Honestly, I've heard this a number of  times, but never quite understood it. until recently.

First of all, There is a difference between copying and stealing. When you are copying something, you are creating a duplicate - you replicate the original to the best of your ability - but at best it is a replica; an imitation and probably will be cheaper than the perceived value of the original.

When you "steal" something, there is a change in possession. It doesn't exist in any other form anymore. It is yours now. It belongs to you.

This isn't as much as stealing credits as making an idea yours. The deeper meaning behind that saying is that take an idea, and add your magic to it and make it unique. Put your mark on it. It is yours now.

This is such an on-brand modus operandi for a company like Apple where they are known to take something that already exists and getting it done right.

Steve Jobs & his team are said to have been inspired off the Graphical User Interface that was developed by Xerox Parc to build the OS for Newton. But it was Microsoft who capitalized on it, with windows.
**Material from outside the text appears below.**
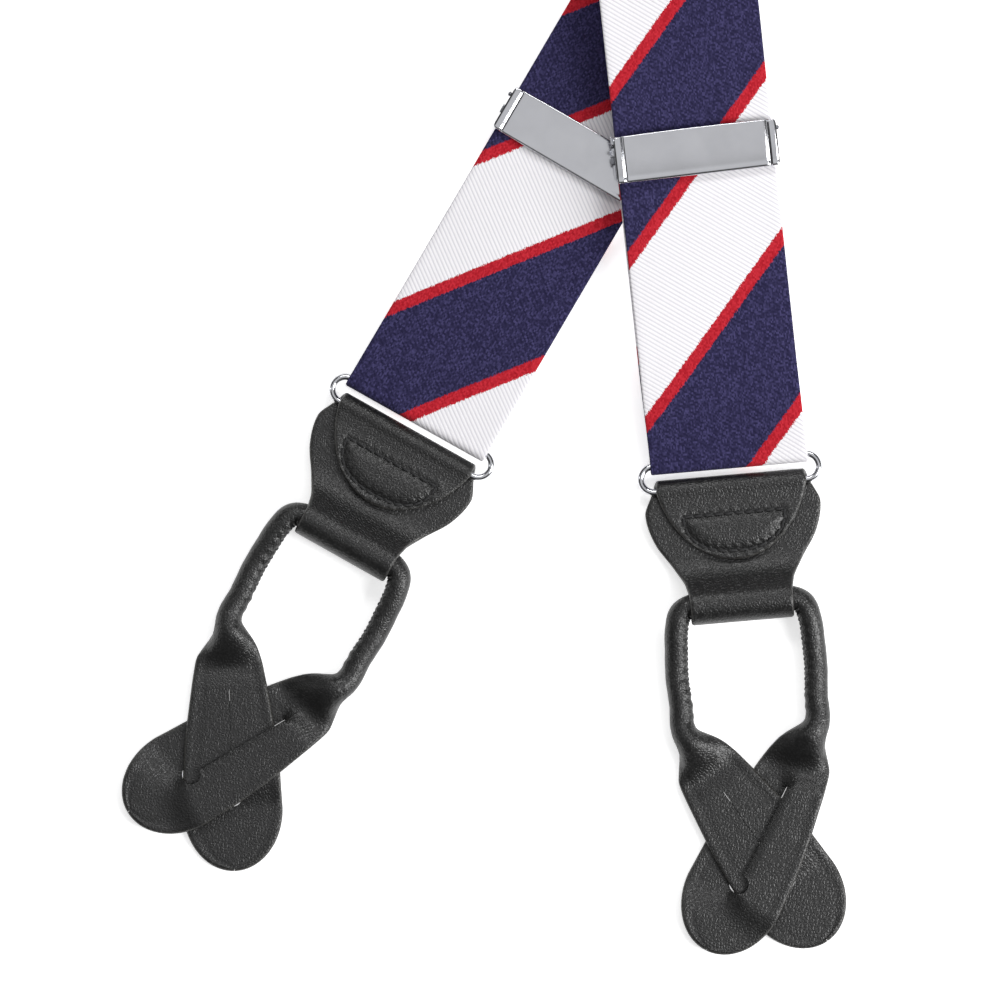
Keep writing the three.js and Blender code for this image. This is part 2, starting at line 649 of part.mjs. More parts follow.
// The end of the strap: from behind the ring up to the adjuster's bar, round it and back.
const tailFoldY = tailBarY + adjuster.barWidth / 2 + 0.4;
const tailHemLength = 14;
function tailGeometry(end) {
  const onStrap = (distance, offset, reversed) => {
    const { point, side, normal, half } = strapStation(end, distance);
    const face = reversed ? normal.clone().negate() : normal;
    return { point: point.clone().addScaledVector(normal, offset), side, half, normal: face };
  };
  const start = barY + 1.4 + clearance;
  const foldAt = adjuster.place + tailFoldY;
  const ringSideZ = -2 * strapFoldRadius;
  const lower = spread(start, foldAt, 14).map((distance) => (
    onStrap(distance, mix(ringSideZ, tailLowerZ, smooth(start, 30, distance)), false)
  ));
  const radius = (tailUpperZ - tailLowerZ) / 2;
  const base = strapStation(end, foldAt);
  const fold = spread(-90, 90, 8).slice(1).map((degrees) => {
    const angle = THREE.MathUtils.degToRad(degrees);
    const outward = base.along.clone().multiplyScalar(Math.cos(angle));
    outward.addScaledVector(base.normal, Math.sin(angle));
    const centre = base.point.clone().addScaledVector(base.normal, barZ);
    const point = centre.addScaledVector(outward, radius);
    return { point, side: base.side, half: base.half, normal: outward.negate() };
  });
  const hemPlaces = spread(foldAt - 2, foldAt - tailHemLength, 2);
  const upper = hemPlaces.map((distance) => onStrap(distance, tailUpperZ, true));
  return strip([...lower, ...fold, ...upper], strap.thickness);
}

// A rectangle of stitches that holds the folded end of a strap or elastic.
function hemThreadGeometry(halfWidth, y0, y1, z, radius) {
  const corners = [[-halfWidth, y0], [halfWidth, y0], [halfWidth, y1], [-halfWidth, y1]];
  return closedTube(polygonCurve(corners.map(([x, y]) => vector(x, y, z))), radius, 26, 4);
}

function adjusterFrame(name, end) {
  const station = strapStation(end, adjuster.place);
  const group = frameGroup(`${name}_adjuster_frame_group`, 0, 0, 0);
  const basis = new THREE.Matrix4().makeBasis(station.side, station.along, station.normal);
  basis.setPosition(station.point);
  basis.decompose(group.position, group.quaternion, group.scale);
  group.add(piece(`${name}_adjuster_frame`, adjusterFrameGeometry(), "plate"));
  group.add(piece(`${name}_adjuster_hinge_pin`, pinGeometry(), "wire"));
  group.add(piece(`${name}_adjuster_tail_bar`, tailBarGeometry(), "wire"));
  const radius = 0.15;
  const threadZ = tailLowerZ - halfStrap - 0.05 - radius;
  const [from, to] = [tailFoldY - tailHemLength + 2, tailFoldY - 5];
  const thread = hemThreadGeometry(strap.width / 2 - 2.5, from, to, threadZ, radius);
  group.add(piece(`${name}_tail_stitch_thread`, thread, "thread"));
  const pinFrame = frameGroup(`${name}_pin_frame`, 0, pinY, pinZ);
  pinFrame.add(piece(`${name}_adjuster_lever`, leverGeometry().translate(0, -pinY, -pinZ), "plate"));
  group.add(pinFrame);
  return group;
}

// ---------------------------------------------------------------- back end
const elasticFoldRadius = ring.wireRadius + clearance + elastic.thickness / 2;
const hemUpperZ = 3.8;
const hemLowerZ = hemUpperZ - elastic.thickness - clearance;

function hemGeometry() {
  const half = elastic.width / 2;
  const end = barY + elastic.hemLength;
  const lower = [[end, hemLowerZ], [end - 6, hemLowerZ], [11, hemLowerZ], [7, 1.5]];
  lower.push([barY + 1, ringZ - elasticFoldRadius]);
  const fold = arcPath(barY, ringZ, elasticFoldRadius, 270, 90, 8);
  const upper = [[barY + 1, ringZ + elasticFoldRadius], [7, 4.1]];
  upper.push([11, hemUpperZ], [end - 6, hemUpperZ], [end, hemUpperZ]);
  const path = [...lower, ...fold, ...upper].map(([y, z]) => [y, z, half]);
  return strip(foldStations(path), elastic.thickness);
}

// The elastic from the hem to between the two leathers of the patch.
function elasticGeometry() {
  const half = elastic.width / 2;
  const start = barY + elastic.hemLength + clearance;
  const patchEnd = layout.backRingY - layout.shoulderChord - patch.strapEndY - clearance;
  const insideZ = patch.thickness + clearance + elastic.thickness / 2;
  const height = (y) => mix(hemUpperZ, insideZ, smooth(start + 8, patchEnd - 26, y));
  const path = spread(start, patchEnd, 16).map((y) => [y, height(y), half]);
  return strip(foldStations(path), elastic.thickness);
}

function patchShape() {
  const { frontY, backY, frontHalfWidth, backHalfWidth } = patch;
  const shape = new THREE.Shape();
  const round = 6;
  shape.moveTo(0, frontY - 3);
  shape.quadraticCurveTo(frontHalfWidth * 0.6, frontY - 2.5, frontHalfWidth - round, frontY);
  shape.quadraticCurveTo(frontHalfWidth, frontY + 1, frontHalfWidth - 1, frontY + round + 1);
  shape.bezierCurveTo(frontHalfWidth - 6, frontY + 24, backHalfWidth, backY - 30, backHalfWidth, backY - 4);
  shape.quadraticCurveTo(backHalfWidth, backY, backHalfWidth - 4, backY);
  shape.lineTo(4 - backHalfWidth, backY);
  shape.quadraticCurveTo(-backHalfWidth, backY, -backHalfWidth, backY - 4);
  const cornerY = frontY + round + 1;
  const endX = 1 - frontHalfWidth;
  shape.bezierCurveTo(-backHalfWidth, backY - 30, 5 + endX, frontY + 24, endX, cornerY);
  shape.quadraticCurveTo(-frontHalfWidth, frontY + 1, round - frontHalfWidth, frontY);
  shape.quadraticCurveTo(-frontHalfWidth * 0.6, frontY - 2.5, 0, frontY - 3);
  return shape;
}

function patchGeometry(z) {
  const options = { depth: patch.thickness, bevelEnabled: false, curveSegments: 6 };
  return new THREE.ExtrudeGeometry(patchShape(), options).translate(0, layout.shoulderChord, z);
}

function patchThreadGeometry() {
  const scale = 0.9;
  const middle = (patch.frontY + patch.backY) / 2;
  const z = 2 * patch.thickness + 2 * clearance + elastic.thickness + threadGap + threadRadius;
  const points = patchShape().getPoints(6).slice(0, -1).map((point) => (
    vector(point.x * scale, layout.shoulderChord + middle + (point.y - middle) * scale, z)
  ));
  return closedTube(polygonCurve(points), threadRadius, 60, 4);
}

// ---------------------------------------------------------------- assembly
const degrees = THREE.MathUtils.degToRad;
const climb = Math.tan(degrees(7));
const patchRise = patchStrapZ - tableRunZ;
function frontEnd(name, side, reach, sways, roll, bends) {
  const heading = side < 0 ? headingAngle : -headingAngle;
  const total = reach + 2 * headingAngle * shoulderRadius;
  const toPatch = [
    { from: total - 90, to: total - 75, slope: patchRise / 25 },
    { from: total - 65, to: total - 50, slope: -patchRise / 25 },
  ];
  return {
    name,
    reach,
    heading,
    roll: degrees(roll),
    side,
    ringSway: degrees(sways[0]),
    loopSway: degrees(sways[1]),
    bends: [...bends, ...toPatch],
    x: -Math.sin(heading) * reach,
    y: -Math.cos(heading) * reach,
  };
}


// The left strap drops to the table beyond the crossing. The right one climbs over the
// left adjuster, passes over the left strap and comes down later.
const leftDrop = { from: 118, to: 150, ease: 10 };
const rightClimb = { from: barY, to: 112, ease: 10 };
const rightDrop = { from: 128, to: 188, ease: 40 };
function slopeBetween({ from, to, ease }, slope) {
  return [
    { from, to: from + ease, slope },
    { from: to, to: to + ease, slope: -slope },
  ];
}
const climbHeight = climb * (rightClimb.to - rightClimb.from);
const leftFall = (runZ - tableRunZ) / (leftDrop.to - leftDrop.from);
const rightFall = (runZ + climbHeight - tableRunZ) / (rightDrop.to - rightDrop.from);
const frontEnds = [
  frontEnd("left", -1, layout.leftReach, [1.0, 0.3], 0, slopeBetween(leftDrop, -leftFall)),
  frontEnd("right", 1, layout.rightReach, [-1.35, -0.7], 5, [
    ...slopeBetween(rightClimb, climb),
    ...slopeBetween(rightDrop, -rightFall),
  ]),
];

const braces = new THREE.Group();
frontEnds.forEach((end) => {
  const group = frameGroup(`${end.name}_end_frame`, end.x, end.y, 0, -end.heading);
  group.add(piece(`${end.name}_strap`, strapGeometry(end), "ribbon"));
  group.add(piece(`${end.name}_strap_tail`, tailGeometry(end), "ribbon"));
  group.add(adjusterFrame(end.name, end));
  group.add(buttonEnd(end.name, end.ringSway, end.loopSway));
  braces.add(group);
});

const backEnd = frameGroup("back_end_frame", 0, layout.backRingY, 0, Math.PI);
backEnd.add(piece("back_elastic", elasticGeometry(), "elastic"));
backEnd.add(piece("back_elastic_hem", hemGeometry(), "elastic"));
const hemThreadZ = hemUpperZ + elastic.thickness / 2 + threadGap + threadRadius;
const hemEnd = barY + elastic.hemLength;
const hemThreadHalf = elastic.width / 2 - 2.5;
const hemThread = hemThreadGeometry(hemThreadHalf, hemEnd - 7, hemEnd - 2, hemThreadZ, threadRadius);
backEnd.add(piece("back_hem_stitch_thread", hemThread, "thread"));
backEnd.add(buttonEnd("back", 0, 0));
braces.add(backEnd);

braces.add(piece("patch_back_leather", patchGeometry(0), "leather"));
const frontLeatherZ = patch.thickness + 2 * clearance + elastic.thickness;
braces.add(piece("patch_front_leather", patchGeometry(frontLeatherZ), "leather"));
braces.add(piece("patch_stitch_thread", patchThreadGeometry(), "thread"));

// The origin is at the middle of the braces' own box, on the table.
braces.updateMatrixWorld(true);
const bounds = new THREE.Box3().setFromObject(braces, true);
const middle = bounds.getCenter(vector(0, 0, 0));
braces.position.set(-middle.x, -middle.y, -bounds.min.z);

export default braces;
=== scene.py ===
"""Looks of a pair of button-on dress braces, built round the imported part.

Two striped ribbon straps run from the front ends to a leather patch, and one elastic
strap goes on from there. Each of the three ends has a wire ring, a folded leather tab
and a rolled leather loop with two flat ears. Every piece is a surface worked out with
numpy in the axes of its own end, in millimetres, and put into the mesh in metres.
"""

from __future__ import annotations

import json
import logging
import math
from dataclasses import dataclass, field, replace
from enum import Enum
from typing import Callable

import bmesh
import bpy
import numpy as np
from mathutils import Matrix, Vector


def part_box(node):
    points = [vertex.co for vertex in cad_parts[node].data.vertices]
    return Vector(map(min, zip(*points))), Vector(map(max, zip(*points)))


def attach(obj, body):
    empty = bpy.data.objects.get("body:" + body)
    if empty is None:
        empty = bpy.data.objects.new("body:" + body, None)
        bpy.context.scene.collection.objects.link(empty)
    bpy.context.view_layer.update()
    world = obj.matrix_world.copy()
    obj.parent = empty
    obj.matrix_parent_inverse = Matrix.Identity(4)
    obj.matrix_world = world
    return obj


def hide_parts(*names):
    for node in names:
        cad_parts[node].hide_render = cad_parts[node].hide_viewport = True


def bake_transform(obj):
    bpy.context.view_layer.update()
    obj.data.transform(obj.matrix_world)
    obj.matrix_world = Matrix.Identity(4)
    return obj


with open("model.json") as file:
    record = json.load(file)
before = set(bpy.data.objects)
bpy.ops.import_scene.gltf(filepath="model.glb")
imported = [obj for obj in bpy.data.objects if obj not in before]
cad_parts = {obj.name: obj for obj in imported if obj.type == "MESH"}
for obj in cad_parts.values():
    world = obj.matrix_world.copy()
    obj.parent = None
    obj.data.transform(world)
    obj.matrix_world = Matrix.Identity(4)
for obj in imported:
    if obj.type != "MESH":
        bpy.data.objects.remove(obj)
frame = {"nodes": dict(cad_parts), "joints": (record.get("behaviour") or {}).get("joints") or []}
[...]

Great ideas get stolen, all the time - or more accurately, ideas that are stolen (and built on), become great. There are plenty of ideas that nobody even bothers about. As an entrepreneur and product designer, the goal should be to cultivate a mind that comes up with ideas that others would vie for.

In a sense every time you are reading a great book, and you come across something that changes your world view or alters  your mental model a little, it's happening - the moment where an idea is getting stolen.


With the ban on chinese apps, there are Indian startups that are racing to make clones of the 59 apps, so that they can fill the void. We shouldn't be trying to copy these apps, we should be trying to 'steal' them. And that is the real opportunity.

With a proven demand and market that has been created, the opportunity is to progress the evolution of the idea and concept to the next level. If we do that, then we win.

To do that, we have to go back to the first principles of how a product was designed - and apply our understanding of the indian market and users and reimagine it.

"India is the world's most misunderstood market", said a Chinese Investor on twitter recently, and the fact that Chinese startups have been able to get a foothold into tier 2, tier 3 user bases more than Indian startups says that they perhaps understand that mindset better than us. That's where the correction is needed, I believe.

We shouldn't be trying to clone WeChats and AliPay in India, instead look at what the rather stratified demographic of India would really want. And build for it, from the ground up. There is much forgotten lessons from the stories of Hero, Bajaj and the likes that we need to remind ourselves of.

What do you think? Would love to hear your thoughts.

PS: Personally I don't believe that regulation driven markets are healthy. This is a short term tactical play - I hope. This could have repercussions for Indian startups trying to cater to the global market otherwise.